#### MATERIAL PROVIDED
────────────────
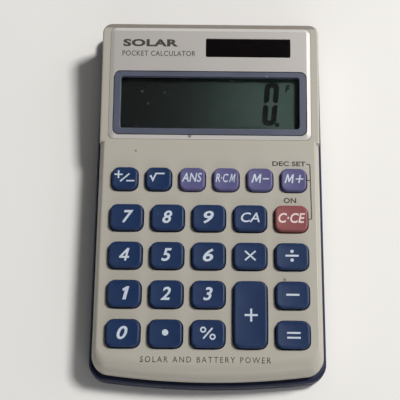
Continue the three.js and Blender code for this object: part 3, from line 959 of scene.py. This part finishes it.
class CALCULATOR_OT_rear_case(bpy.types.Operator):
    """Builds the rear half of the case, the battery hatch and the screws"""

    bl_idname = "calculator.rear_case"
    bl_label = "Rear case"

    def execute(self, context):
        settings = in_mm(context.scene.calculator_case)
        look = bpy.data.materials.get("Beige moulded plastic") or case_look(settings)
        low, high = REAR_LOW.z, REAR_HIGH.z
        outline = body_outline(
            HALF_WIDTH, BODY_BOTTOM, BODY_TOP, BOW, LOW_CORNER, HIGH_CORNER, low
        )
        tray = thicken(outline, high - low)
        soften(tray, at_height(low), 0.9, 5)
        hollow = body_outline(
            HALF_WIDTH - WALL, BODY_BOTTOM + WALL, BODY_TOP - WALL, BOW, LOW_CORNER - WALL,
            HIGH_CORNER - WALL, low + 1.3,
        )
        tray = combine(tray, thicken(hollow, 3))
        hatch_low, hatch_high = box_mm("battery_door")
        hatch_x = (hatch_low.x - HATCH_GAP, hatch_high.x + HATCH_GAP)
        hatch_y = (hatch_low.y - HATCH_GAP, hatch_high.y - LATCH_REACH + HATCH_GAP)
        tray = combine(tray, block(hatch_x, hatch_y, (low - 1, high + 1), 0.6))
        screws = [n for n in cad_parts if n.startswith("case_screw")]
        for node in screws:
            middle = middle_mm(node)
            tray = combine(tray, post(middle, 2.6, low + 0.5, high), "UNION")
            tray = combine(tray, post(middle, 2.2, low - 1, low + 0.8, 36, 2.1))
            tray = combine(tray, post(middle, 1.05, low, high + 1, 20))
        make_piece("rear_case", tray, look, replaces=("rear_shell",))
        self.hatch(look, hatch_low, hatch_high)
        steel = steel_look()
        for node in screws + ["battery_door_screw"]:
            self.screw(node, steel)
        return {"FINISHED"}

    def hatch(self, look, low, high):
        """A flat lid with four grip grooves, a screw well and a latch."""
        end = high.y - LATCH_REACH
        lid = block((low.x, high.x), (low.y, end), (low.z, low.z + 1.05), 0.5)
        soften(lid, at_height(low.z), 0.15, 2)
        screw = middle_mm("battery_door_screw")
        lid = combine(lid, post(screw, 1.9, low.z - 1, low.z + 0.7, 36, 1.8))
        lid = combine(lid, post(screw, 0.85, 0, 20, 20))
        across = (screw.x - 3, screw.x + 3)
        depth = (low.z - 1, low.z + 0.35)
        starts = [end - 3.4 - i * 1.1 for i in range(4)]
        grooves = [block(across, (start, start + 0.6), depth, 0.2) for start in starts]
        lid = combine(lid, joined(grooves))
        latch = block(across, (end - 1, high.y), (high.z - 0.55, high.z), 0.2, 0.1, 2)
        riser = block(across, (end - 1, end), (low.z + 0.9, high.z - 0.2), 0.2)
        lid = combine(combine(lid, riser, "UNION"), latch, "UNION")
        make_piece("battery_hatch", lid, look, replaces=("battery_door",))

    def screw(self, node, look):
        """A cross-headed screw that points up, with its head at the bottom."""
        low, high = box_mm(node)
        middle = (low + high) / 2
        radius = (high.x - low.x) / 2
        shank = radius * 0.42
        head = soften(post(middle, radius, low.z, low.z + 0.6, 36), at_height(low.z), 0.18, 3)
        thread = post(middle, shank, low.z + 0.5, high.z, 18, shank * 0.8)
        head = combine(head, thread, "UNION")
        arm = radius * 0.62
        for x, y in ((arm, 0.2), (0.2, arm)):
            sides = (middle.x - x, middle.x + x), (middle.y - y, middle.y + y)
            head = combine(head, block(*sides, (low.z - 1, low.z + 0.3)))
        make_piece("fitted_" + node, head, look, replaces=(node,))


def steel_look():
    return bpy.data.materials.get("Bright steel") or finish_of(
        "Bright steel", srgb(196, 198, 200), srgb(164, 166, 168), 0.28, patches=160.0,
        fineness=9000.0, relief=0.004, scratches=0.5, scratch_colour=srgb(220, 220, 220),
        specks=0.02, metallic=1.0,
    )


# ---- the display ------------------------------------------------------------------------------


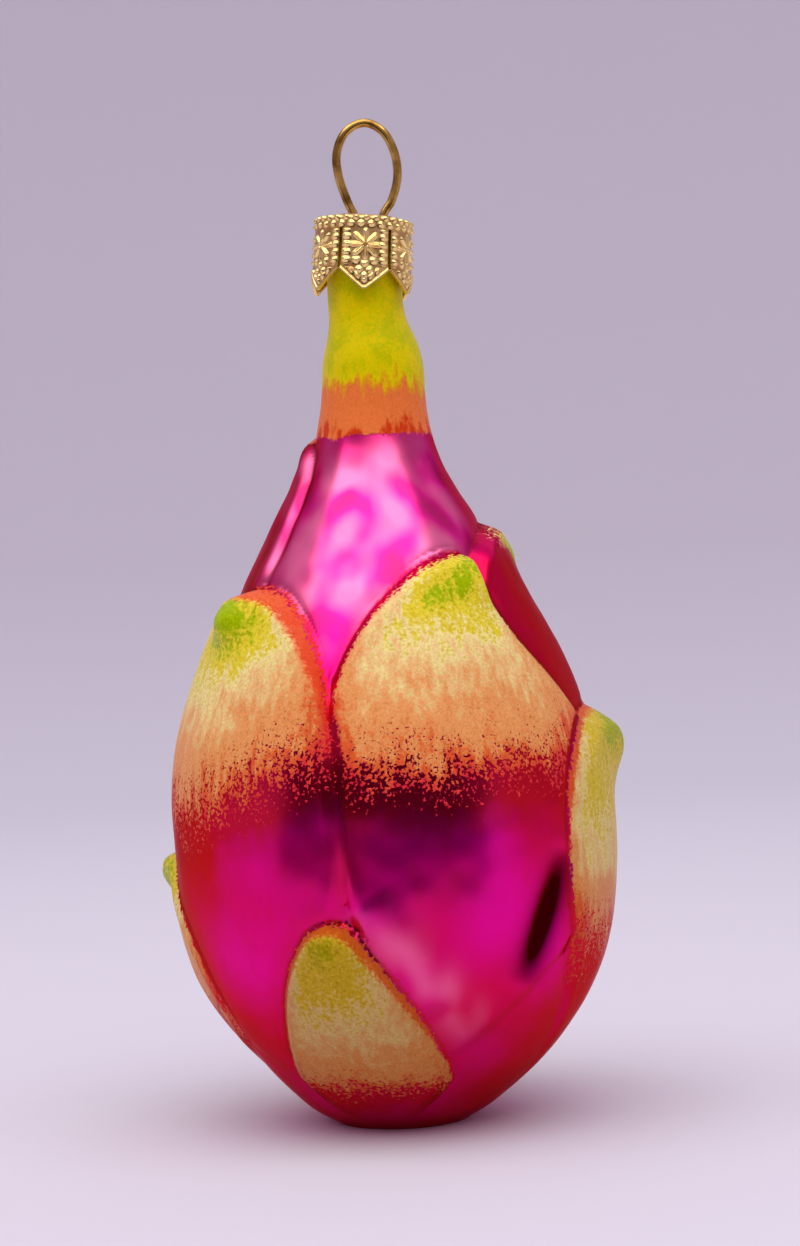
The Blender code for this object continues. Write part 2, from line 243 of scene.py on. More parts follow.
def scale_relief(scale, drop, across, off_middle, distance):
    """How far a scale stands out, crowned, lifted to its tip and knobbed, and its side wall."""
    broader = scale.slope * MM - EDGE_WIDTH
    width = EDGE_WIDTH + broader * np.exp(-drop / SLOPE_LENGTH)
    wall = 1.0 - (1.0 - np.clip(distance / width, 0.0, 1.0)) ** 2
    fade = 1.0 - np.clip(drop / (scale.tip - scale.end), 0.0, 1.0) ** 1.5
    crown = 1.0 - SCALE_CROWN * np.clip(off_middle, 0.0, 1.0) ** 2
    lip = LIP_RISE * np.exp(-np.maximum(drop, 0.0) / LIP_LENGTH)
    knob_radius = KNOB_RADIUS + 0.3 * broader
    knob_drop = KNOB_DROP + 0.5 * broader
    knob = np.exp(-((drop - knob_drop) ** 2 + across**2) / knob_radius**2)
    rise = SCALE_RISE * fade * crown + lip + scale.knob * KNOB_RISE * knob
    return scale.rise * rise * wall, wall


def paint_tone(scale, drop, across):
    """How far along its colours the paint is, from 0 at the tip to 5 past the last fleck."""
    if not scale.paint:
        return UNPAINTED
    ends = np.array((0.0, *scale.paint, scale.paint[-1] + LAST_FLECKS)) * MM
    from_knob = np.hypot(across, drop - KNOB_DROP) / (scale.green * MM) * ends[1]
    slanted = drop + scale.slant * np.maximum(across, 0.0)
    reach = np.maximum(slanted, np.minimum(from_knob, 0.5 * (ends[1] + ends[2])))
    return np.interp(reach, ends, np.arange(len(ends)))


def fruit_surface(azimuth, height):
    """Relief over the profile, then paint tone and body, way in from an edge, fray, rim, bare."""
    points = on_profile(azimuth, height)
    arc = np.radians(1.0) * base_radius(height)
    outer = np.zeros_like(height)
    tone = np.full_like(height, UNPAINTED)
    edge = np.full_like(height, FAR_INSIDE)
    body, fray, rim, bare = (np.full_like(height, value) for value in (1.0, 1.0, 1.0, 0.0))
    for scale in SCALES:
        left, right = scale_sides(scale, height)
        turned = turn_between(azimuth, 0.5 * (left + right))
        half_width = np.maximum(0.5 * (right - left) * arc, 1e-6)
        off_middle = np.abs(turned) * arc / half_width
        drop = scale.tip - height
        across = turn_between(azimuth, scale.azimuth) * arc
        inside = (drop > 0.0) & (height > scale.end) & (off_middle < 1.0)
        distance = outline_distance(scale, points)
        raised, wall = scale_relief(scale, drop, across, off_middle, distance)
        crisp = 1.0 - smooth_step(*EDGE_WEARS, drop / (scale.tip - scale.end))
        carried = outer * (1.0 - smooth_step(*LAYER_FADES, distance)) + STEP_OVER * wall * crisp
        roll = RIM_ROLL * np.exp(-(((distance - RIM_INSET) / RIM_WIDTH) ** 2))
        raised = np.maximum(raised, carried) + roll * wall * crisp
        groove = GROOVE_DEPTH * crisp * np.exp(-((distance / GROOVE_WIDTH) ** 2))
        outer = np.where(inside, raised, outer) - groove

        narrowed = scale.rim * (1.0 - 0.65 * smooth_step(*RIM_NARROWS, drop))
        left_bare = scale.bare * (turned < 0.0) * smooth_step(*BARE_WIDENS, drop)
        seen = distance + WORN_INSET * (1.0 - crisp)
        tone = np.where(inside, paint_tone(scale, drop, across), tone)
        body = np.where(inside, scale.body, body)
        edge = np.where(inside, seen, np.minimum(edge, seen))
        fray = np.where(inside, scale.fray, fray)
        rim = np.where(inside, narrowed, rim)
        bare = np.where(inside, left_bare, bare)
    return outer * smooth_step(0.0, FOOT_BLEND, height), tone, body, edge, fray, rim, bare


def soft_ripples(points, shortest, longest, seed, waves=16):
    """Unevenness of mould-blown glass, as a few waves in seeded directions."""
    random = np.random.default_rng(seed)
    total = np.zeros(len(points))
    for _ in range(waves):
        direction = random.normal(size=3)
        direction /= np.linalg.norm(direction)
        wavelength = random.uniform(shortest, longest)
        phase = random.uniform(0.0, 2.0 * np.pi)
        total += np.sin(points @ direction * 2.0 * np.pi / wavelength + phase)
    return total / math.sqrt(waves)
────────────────
#### WHAT YOU NEED TO DO
Copy the lines from the entries above in which the word "Blender" appears.

#### EXPECTED ANSWER
Continue the three.js and Blender code for this object: part 3, from line 959 of scene.py. This part finishes it.
The Blender code for this object continues. Write part 2, from line 243 of scene.py on. More parts follow.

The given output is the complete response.